After meeting with Lay on Aug. 22 and spelling out her concerns in detail, Watkins said, "Mr. Lay assured me that he would look into my concerns."

However, in response, Lay only asked Vinson & Elkins to investigate, Watkins said.

"I was highly alarmed by the information I was receiving," Watkins said.

Watkins warned Lay and several other executives that the company was engaging in "outright manipulations of Enron's income statements, booking fictitious income and hiding actual losses," said Rep. Jim Greenwood, R-Pa., the subcommittee chairman.

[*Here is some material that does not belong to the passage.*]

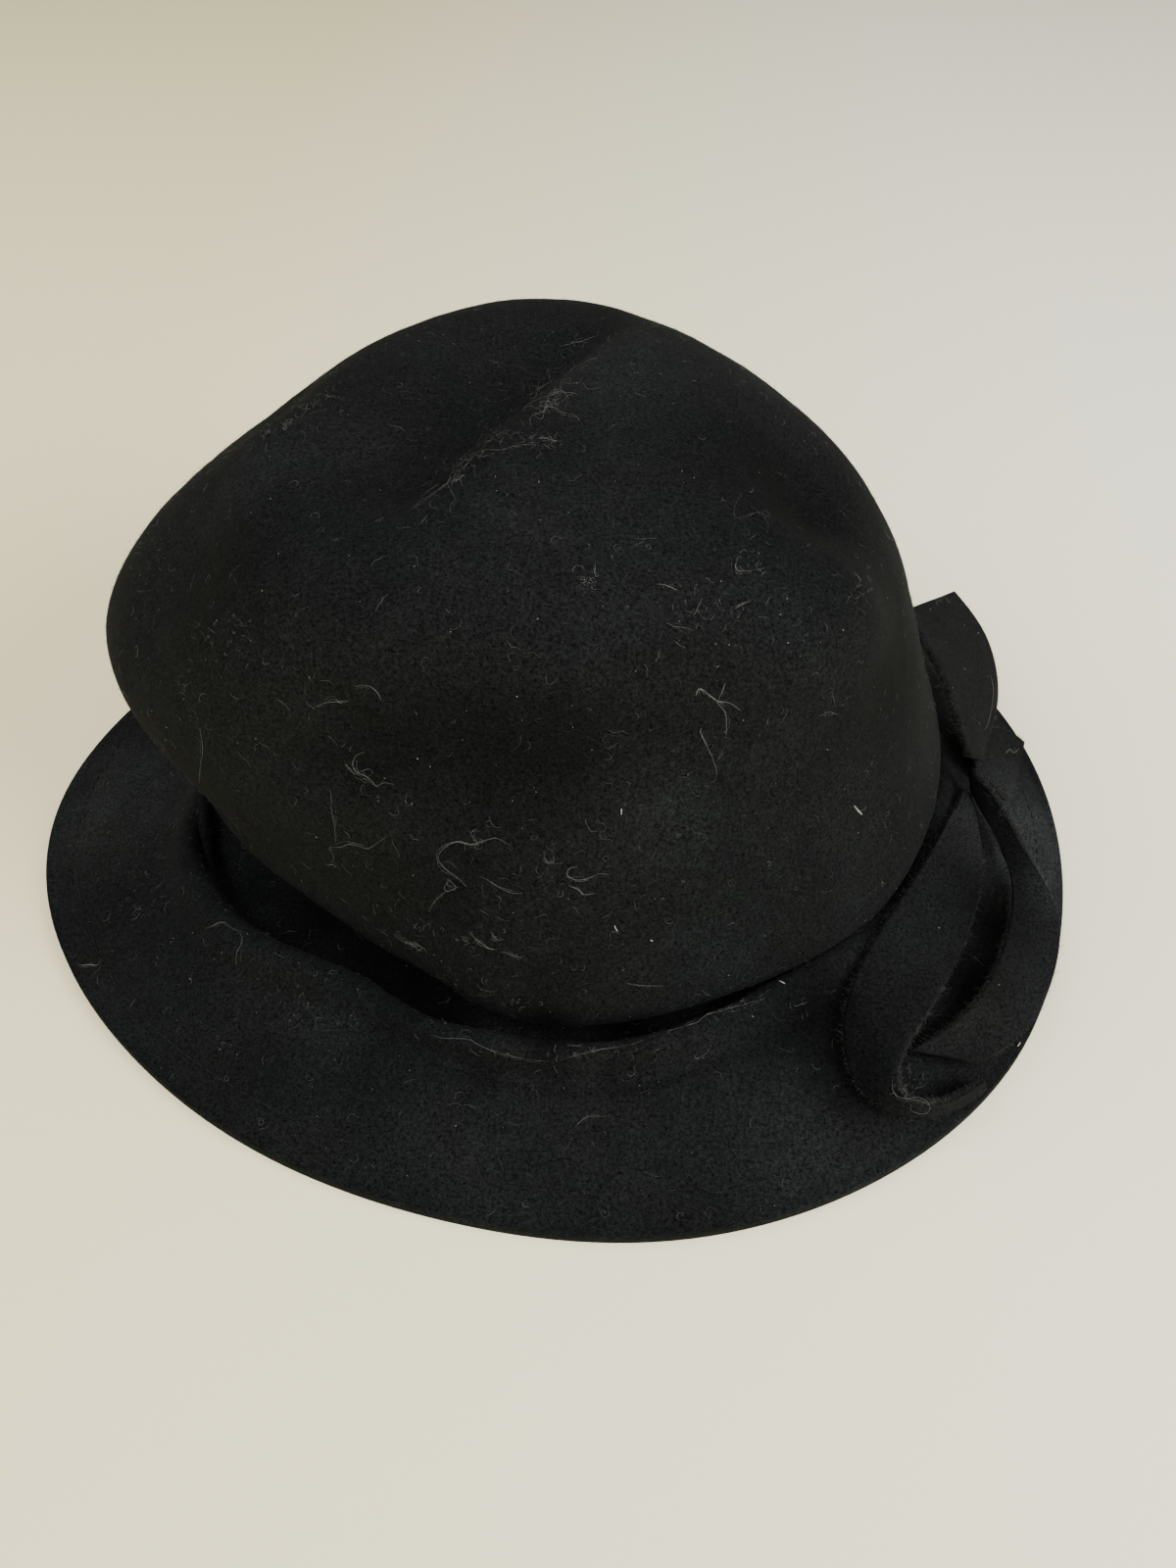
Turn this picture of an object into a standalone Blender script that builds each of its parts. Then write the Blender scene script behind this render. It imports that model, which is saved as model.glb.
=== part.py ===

Watkins appeared before Congress as a willing and knowledgeable witness following a parade of top Enron officials who have refused to answer questions. She testified under a "friendly subpoena" because she is still an Enron employee.

"Ms. Watkins took her concerns right to the top," said Greenwood. He said she is "a loyal company employee, who sought valiantly and sadly, in vain, to get the people in charge to face the facts and make the hard choices needed to save the company."

Watkins said she also spoke with others inside and outside the company, including Jeffrey McMahon, then the Enron treasurer; Associate General Counsel Rex Rogers; Cindy Olson, vice president for human resources; Arthur Andersen auditor James Hecker and outside company attorney Joe Dilg.

Watkins told Lay she worried about the fate of the company and her own career as word spread in Enron's glass tower in Houston about financial improprieties that ultimately pushed the huge energy trading company into the biggest bankruptcy in U.S. history on Dec. 2.

Members of the House panel want to know whether Watkins was brushed off after she alerted Lay and others that the company was mired in questionable accounting practices. Lay resigned Jan. 23.

She questioned Enron's complex web of partnerships, run by executives who profited hugely from them, that kept hundreds of millions of dollars in debt off the company's balance sheet and hidden from investors and federal regulators.

Watkins, 42, is a vice president for corporate development at Enron.

Months after her initial plea to Lay, when Enron was crumbling as she had predicted, Watkins again warned him. She told Lay on Oct. 30 that "we need to come clean" and disclose the heavy financial losses from the partnerships.